At 19 she had to leave her provincial town in haste, pregnant with a baby fathered by her married editor. She moved to Stockholm to study shorthand and secretarial work, and when her son Lars was born she placed him with a foster family in Denmark. He returned to her only about four years later, and even then he lived with her parents in Vimmerby until she married Sture Lindgren, a manager at the Royal Automobile Club, where she worked as a secretary. Three years later their daughter Karin was born.
Her 120 books were mostly episodic, many describing children’s lives in rural areas. All of her books without exception are excellent, even wonderful. “The heroes of her books,” Israeli scholar Uri Orlev wrote about her, “are children with longings who manage to fulfill their wishes, often by a kind of miracle. She places them in a chain of adventures in which imagination and reality are harmoniously interwoven. Her flowing, plastic style is saturated with playful, good-hearted humor. The events convince by their inner logic. There is no trite moral. There is zest for life, bubbling freshness and charm.”
She said children should be treated with the same respect given to adults, and she created a world in which children are respected and take their fate into their own hands. “I feel life bubbling inside me!” a line that appears often in the mouths of the child heroes of “Madicken,” could serve as a motto for all her stories. Her child characters, despite their hardships and suffering, store within them warmth, kindness, optimism and remarkable energy.
One of her most popular books is “Karlsson-on-the-Roof,” in which a boy befriends a tiny man who lives on the roof and can fly. Together they go on adventures and pranks, dress up as ghosts and drive away thieves. Of all Lindgren’s books, it was the most beloved in the countries of the former Iron Curtain, because it symbolized an escape from bondage.
'When I invented her character,’ Astrid Lindgren later recalled, ‘I only wanted to fulfill a wish that pulsed inside me: to meet someone who has power and does not misuse it.’ And indeed, that is the central thread in Pippi’s character. She is filled with inexhaustible reserves of goodness, honesty, friendship and care for others. She uses her strength only to do good
Her novel “The Brothers Lionheart” (1973) sparked a fierce debate in Sweden over mentioning death in children’s books. In it, two brothers, one sickly and physically deformed, transform their “lives” when they tumble into Nangijala, a kind of children’s paradise. But even there there is no rest. Monsters must be fought, and the two end up in a kind of double suicide, reaching another afterlife realm called Nangilima. Lindgren was sure she had written a comforting book about brotherly love that helps children face loneliness and fear of death. But the school system roared, believing the book caused death anxiety. Many children wrote to Lindgren saying that after reading it, they were no longer afraid of death.
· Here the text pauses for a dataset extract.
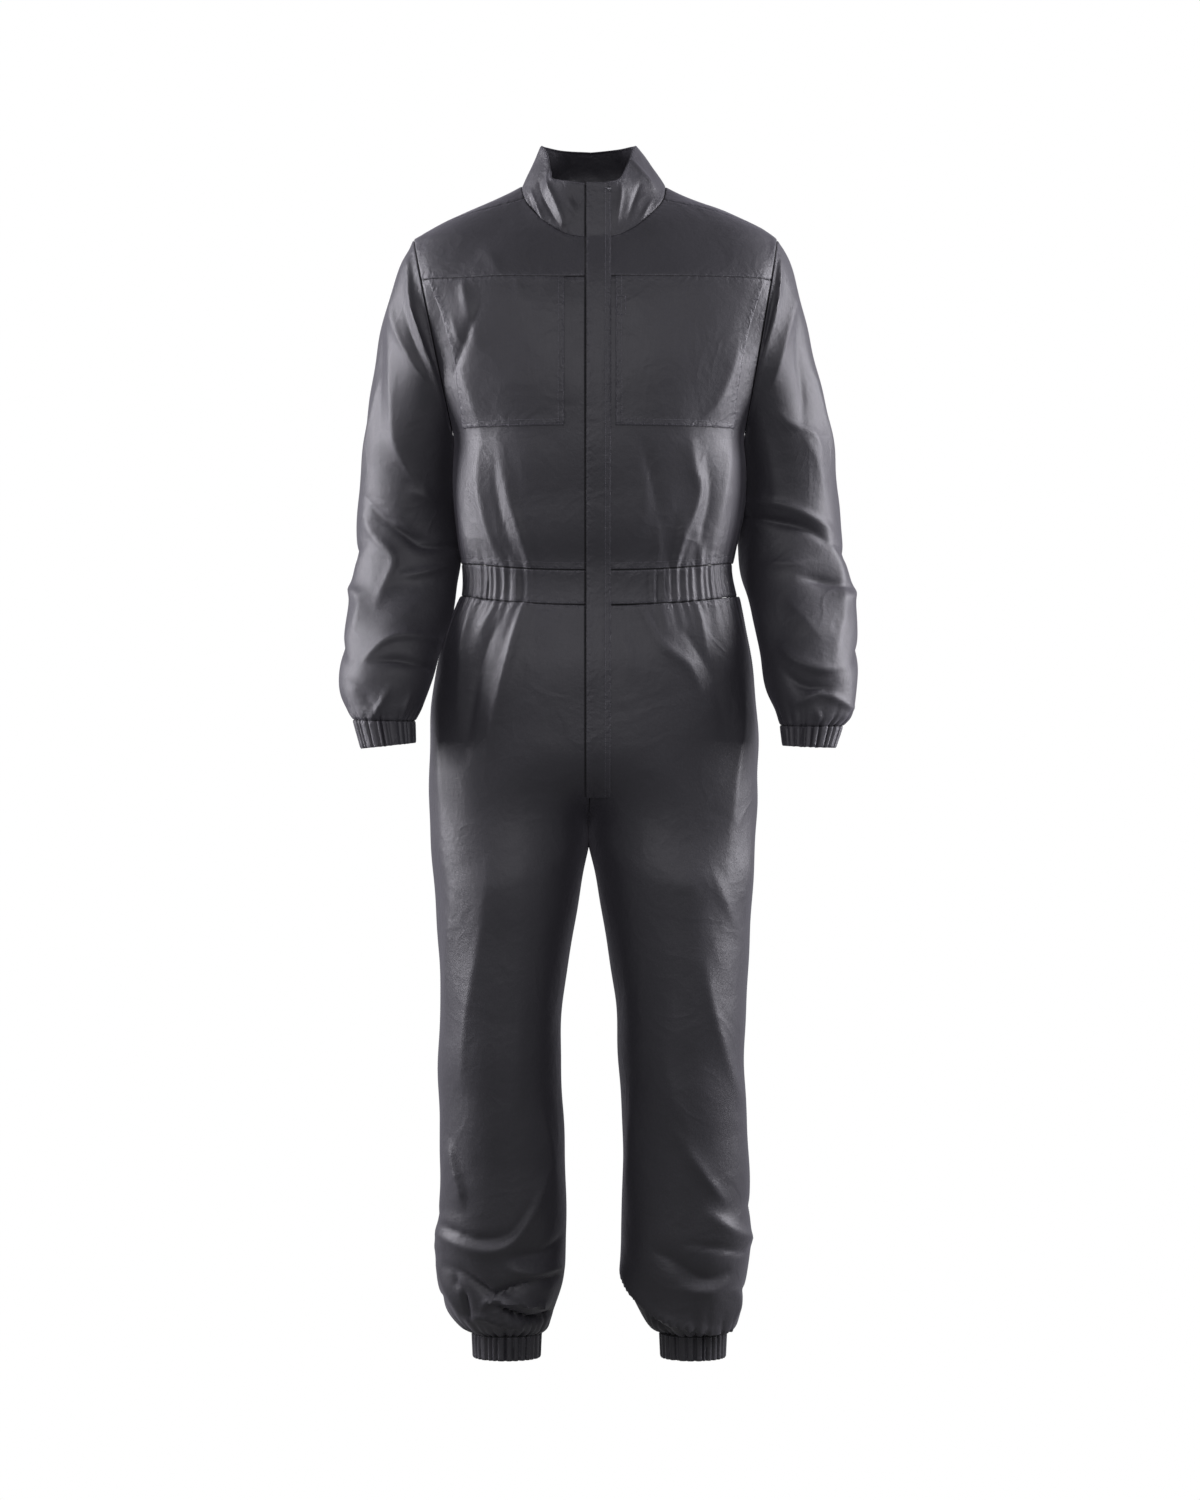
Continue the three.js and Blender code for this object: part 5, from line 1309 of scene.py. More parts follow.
LEG_CREASES = {
    "right": (
        Crease(View.FRONT, ((-156, -522, 6, 3), (-170, -575, 9, 4.5), (-177, -640, 14, 2.5),
         (-176, -700, 18, 0))),
        Crease(View.FRONT, ((-91, -528, 8, 4), (-108, -590, 14, 9), (-126, -660, 18, 8),
         (-142, -735, 22, 0)), 0.3),
        *folds(
            View.FRONT,
            ((-127, -529, 5, 2), (-140, -552, 6, 2.6), (-152, -575, 7, 0)),
            ((-120, -545, 7, 0), (-142, -592, 12, -5.5), (-158, -660, 16, -6), (-170, -750, 18, 0)),
            ((-206, -620, 12, 0), (-200, -720, 18, 5), (-196, -850, 22, 4), (-188, -940, 20, 0)),
            ((-135, -850, 16, 0), (-150, -980, 18, 3.5), (-168, -1090, 16, 4.5), (-172, -1170, 14, 0)),
            ((-182, -880, 14, 0), (-190, -985, 16, 4), (-194, -1090, 14, 0)),
            ((-90, -1000, 26, 0), (-98, -1120, 30, 3), (-110, -1230, 24, 0)),
        ),
        Crease(View.FRONT, ((-190, -1225, 9, 0), (-184, -1255, 14, 6), (-174, -1290, 16, 7),
         (-170, -1322, 12, 0)), -0.6),
        Crease(View.FRONT, ((-212, -1340, 6, -3), (-184, -1348, 7, -5), (-150, -1357, 8, -6),
         (-112, -1352, 9, -6), (-88, -1322, 10, -4), (-74, -1290, 10, 0))),
        Crease(View.FRONT, ((-214, -1352, 14, 3), (-181, -1364, 18, 6), (-142, -1373, 18, 8),
         (-111, -1364, 16, 8), (-86, -1332, 14, 6), (-66, -1290, 13, 4), (-54, -1262, 12, 0)), 0.25),
        *folds(
            View.FRONT,
            ((-116, -1380, 10, 0), (-88, -1380, 15, -10), (-62, -1376, 15, -10), (-40, -1360, 10, -4)),
            ((-118, -1392, 6, 0), (-86, -1402, 7, 6), (-44, -1398, 7, 4)),
            ((-200, -1393, 9, 0), (-171, -1402, 10, -7), (-146, -1420, 10, -12), (-128, -1430, 8, -12),
             (-100, -1420, 9, -10), (-50, -1410, 9, -7)),
            ((-204, -1398, 10, 3), (-190, -1430, 12, 5), (-176, -1458, 9, 3)),
        ),
        Crease(View.FRONT, ((-148, -1450, 5, 0), (-133, -1438, 5, 9), (-104, -1441, 7, 11),
         (-70, -1448, 7, 10)), 0.4),
        *folds(
            View.FRONT,
            ((-132, -1446, 4, -4), (-112, -1454, 4.5, -13), (-94, -1461, 4.5, -15), (-76, -1465, 5, -15),
             (-52, -1460, 4, -10)),
            ((-184, -1400, 4, 0), (-180, -1416, 4, -5), (-174, -1426, 4, 0)),
            ((-172, -1420, 3.5, 0), (-167, -1440, 4, -7), (-162, -1464, 3.5, -3)),
            ((-164, -1466, 5, 4), (-146, -1460, 6, 5), (-128, -1467, 6, 6), (-96, -1476, 6, 6)),
            ((-70, -1170, 14, 0), (-56, -1240, 16, 4), (-48, -1320, 12, 0)),
        ),
        *folds(
            View.BACK,
            ((-90, -520, 7, 2.5), (-104, -600, 16, 5), (-112, -690, 24, 0)),
            ((-40, -520, 7, 2.5), (-48, -590, 14, 4), (-50, -660, 20, 0)),
            ((-150, -522, 7, 2.5), (-164, -590, 12, 4.5), (-176, -680, 18, 0)),
            ((-30, -850, 14, 0), (-84, -872, 17, -6), (-150, -858, 18, -4), (-196, -830, 14, 0)),
            ((-24, -880, 14, 0), (-80, -910, 16, 5), (-150, -905, 16, 3), (-190, -880, 14, 0)),
            ((-60, -1090, 14, 0), (-110, -1108, 16, -6), (-170, -1096, 14, 0)),
            ((-70, -1118, 12, 0), (-120, -1142, 16, 5.5), (-180, -1130, 12, 0)),
            ((-150, -920, 18, 0), (-164, -1010, 20, 4.5), (-168, -1080, 16, 0)),
        ),
        Crease(View.BACK, ((-56, -1300, 14, 0), (-110, -1338, 16, 7), (-176, -1322, 14, 0)), -0.4),
        Crease(View.BACK, ((-50, -1362, 12, 0), (-112, -1382, 13, -8), (-180, -1366, 12, 0))),
        Crease(View.BACK, ((-52, -1402, 10, 0), (-110, -1428, 12, 7), (-176, -1414, 10, 0)), -0.4),
        Crease(View.BACK, ((-64, -1450, 7, 0), (-120, -1460, 9, -7), (-170, -1448, 7, 0))),
        *folds(
            View.RIGHT,
            ((-60, -1318, 12, 0), (0, -1332, 16, -3), (50, -1322, 14, 0)),
            ((-60, -1366, 12, 0), (0, -1374, 16, 2), (56, -1366, 14, 0)),
            ((-30, -1432, 8, 0), (10, -1444, 9, -5), (50, -1436, 8, 0)),
            ((10, -560, 12, 0), (16, -680, 20, 4), (10, -820, 22, 0)),
        ),
    ),
    "left": (
        *folds(
            View.FRONT,
            ((62, -536, 6, 2), (88, -582, 10, 4), (124, -612, 12, 4.5), (145, -660, 12, 0)),
            ((134, -529, 6, 3), (141, -562, 8, 4), (148, -606, 10, 0)),
            ((85, -530, 5, 2.5), (90, -551, 6, 2), (96, -575, 8, 0)),
            ((30, -545, 9, 0), (42, -590, 12, 2), (60, -630, 14, 0)),
            ((110, -560, 10, 0), (128, -580, 12, -3.5), (160, -640, 16, -3), (172, -720, 18, 0)),
            ((198, -620, 12, 0), (192, -700, 17, 5.5), (182, -780, 20, 5), (176, -860, 18, 0)),
            ((208, -800, 10, 0), (202, -870, 15, 4), (194, -950, 15, 0)),
            ((150, -870, 14, 0), (168, -912, 14, 3.5), (194, -968, 12, 0)),
            ((140, -980, 14, 0), (152, -1050, 16, 4.5), (174, -1130, 15, 5), (194, -1190, 12, 0)),
            ((84, -1100, 20, 0), (108, -1180, 20, 3.5), (130, -1240, 16, 0)),
            ((104, -1205, 10, 0), (128, -1250, 14, 5), (156, -1290, 12, 4.5), (178, -1318, 10, 0)),
        ),
        Crease(View.FRONT, ((140, -1314, 12, 0), (174, -1340, 22, 8), (206, -1360, 18, 6)), -0.5),
        *folds(
            View.FRONT,
            ((112, -1361, 5, 0), (160, -1368, 6, -4.5), (204, -1378, 6, -4)),
            ((66, -1366, 14, 0), (104, -1386, 15, -7), (142, -1410, 15, -9), (180, -1398, 12, 0)),
            ((104, -1418, 10, 0), (150, -1426, 14, 5), (184, -1408, 11, 0)),
        ),
        Crease(View.FRONT, ((26, -1388, 8, 7), (58, -1434, 9, 12), (100, -1463, 9, 13), (150, -1480, 7, 9),
         (178, -1480, 5, 4)), 0.7),
        *folds(
            View.FRONT,
            ((36, -1428, 6, -9), (62, -1464, 8, -15), (96, -1484, 6, -13)),
            ((186, -1415, 10, 0), (190, -1448, 13, 6), (176, -1476, 9, 4)),
            ((52, -1160, 14, 0), (48, -1240, 16, 4), (44, -1320, 12, 0)),
        ),
        *folds(
            View.BACK,
            ((90, -520, 7, 2.5), (108, -605, 16, 5), (118, -700, 24, 0)),
            ((36, -520, 7, 2.5), (46, -585, 14, 4), (50, -650, 20, 0)),
            ((148, -522, 7, 2.5), (166, -600, 12, 4.5), (178, -690, 18, 0)),
            ((30, -846, 14, 0), (88, -866, 17, -6), (150, -850, 18, -4), (194, -826, 14, 0)),
            ((28, -882, 14, 0), (90, -906, 16, 5), (150, -896, 16, 3), (190, -874, 14, 0)),
            ((56, -1080, 14, 0), (112, -1104, 16, -6), (172, -1088, 14, 0)),
            ((60, -1112, 12, 0), (118, -1138, 16, 5.5), (184, -1122, 12, 0)),
            ((146, -910, 18, 0), (160, -1000, 20, 4.5), (168, -1070, 16, 0)),
        ),
        Crease(View.BACK, ((50, -1310, 14, 0), (112, -1342, 16, 7), (184, -1328, 14, 0)), 0.4),
        Crease(View.BACK, ((52, -1370, 12, 0), (116, -1388, 13, -8), (184, -1372, 12, 0))),
        Crease(View.BACK, ((60, -1406, 10, 0), (120, -1432, 12, 7), (182, -1418, 10, 0)), 0.4),
        Crease(View.BACK, ((80, -1452, 7, 0), (130, -1462, 9, -7), (180, -1450, 7, 0))),
        *folds(
            View.LEFT,
            ((-60, -1308, 12, 0), (0, -1322, 16, -3), (50, -1312, 14, 0)),
            ((-60, -1352, 12, 0), (0, -1362, 16, 2), (56, -1354, 14, 0)),
            ((-30, -1424, 8, 0), (10, -1436, 9, -5), (50, -1428, 8, 0)),
            ((6, -560, 12, 0), (12, -680, 20, 4), (6, -820, 22, 0)),
        ),
    ),
}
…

“The Brothers Lionheart” is one of her three great dramatic novellas, along with “Mio, My Son” and “Ronia, the Robber’s Daughter.” They revolve around our big existential fears: the need to be loved and valued, fear of loneliness and worthlessness, love of life and fear of death. The last is a kind of Romeo and Juliet, but with young lovers who are children of robber gangs from rival clans.
Alongside her writing, Lindgren was a social activist. A special law was passed in Sweden at her insistence to protect animals from suffering on the way to slaughter. She fought fiercely against beating children. She also fought, and defeated, Sweden’s crushing income tax rates. She belonged to an organization that helped Jews escape Nazi Germany, and she wrote against the Vietnam War. In her final years, almost blind and hard of hearing, she stopped meeting readers in clubs and schools, but children in Sweden and around the world continued to make pilgrimages to her.
Astrid Lindgren lived a long life. She died in January 2002 at her home in Stockholm at age 94, surrounded by her daughter, her sister, seven grandchildren and 11 great-grandchildren. With her death, a singular figure left the world, the last of the giants of children’s literature.